Read-through to CMI is more direct, since CMI engines power the mining trucks and on-highway fleets that move with industrial activity.
HON sees the print through its automation and aerospace lens, where industrial customer health drives factory automation orders. ETN benefits most clearly from the data center thread, sitting alongside CAT power gen in nearly every hyperscaler buildout.
For options traders, this print is one of the higher implied volatility setups of the week. Position sizing and entry timing matter even more than direction here.
Conclusion
CAT Wednesday is the first real test of the industrial trade in this earnings season, and the segment mix matters more than the headline beat.
Construction Industries tells you about US infrastructure resilience and China drag. Resource Industries tells you whether the mining upgrade cycle is finally arriving.
Energy and Transportation tells you whether data center capex is still pulling the entire industrial complex higher.
Take this print as a portfolio checkpoint.
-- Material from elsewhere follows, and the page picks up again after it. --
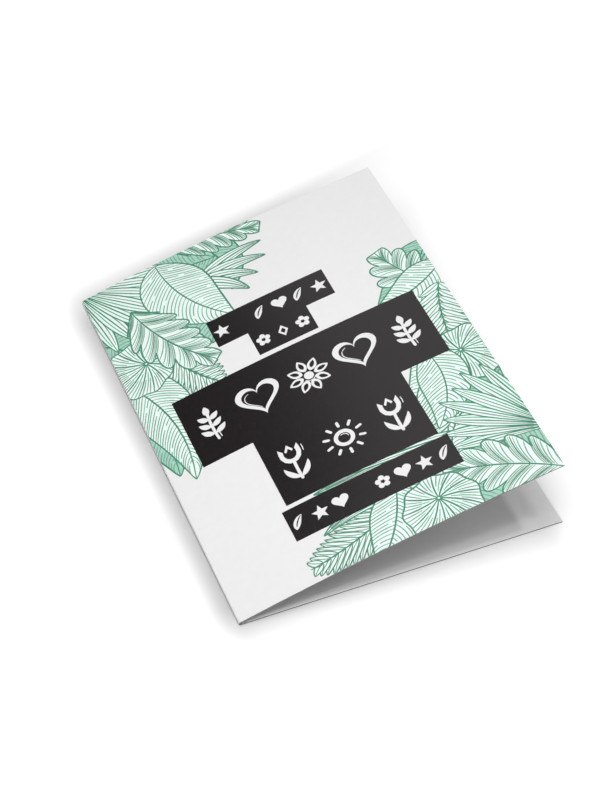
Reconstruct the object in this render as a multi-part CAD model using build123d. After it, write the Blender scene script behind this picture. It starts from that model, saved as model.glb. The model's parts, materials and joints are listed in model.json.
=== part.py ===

Open Gotrade, review your CAT, DE, CMI, HON, and ETN positions, and adjust your industrial sleeve sizing based on the segment data.
This is the kind of moment buy-and-hold investors use to refresh their watchlist with confidence, not to chase headlines.
FAQ
When does Caterpillar report Q1 2026 earnings?
Caterpillar reports Q1 2026 results pre-market on Wednesday, April 30, with a webcast for analysts at 7:30 a.m. CDT.
Why is CAT considered an industrial bellwether?
Its three segments span infrastructure, mining, and power, giving it visibility into the major capex cycles that drive DE, CMI, HON, and ETN.
Which segment matters most this quarter?
Energy and Transportation, since data center power gen backlog is the single biggest reason CAT has rerated.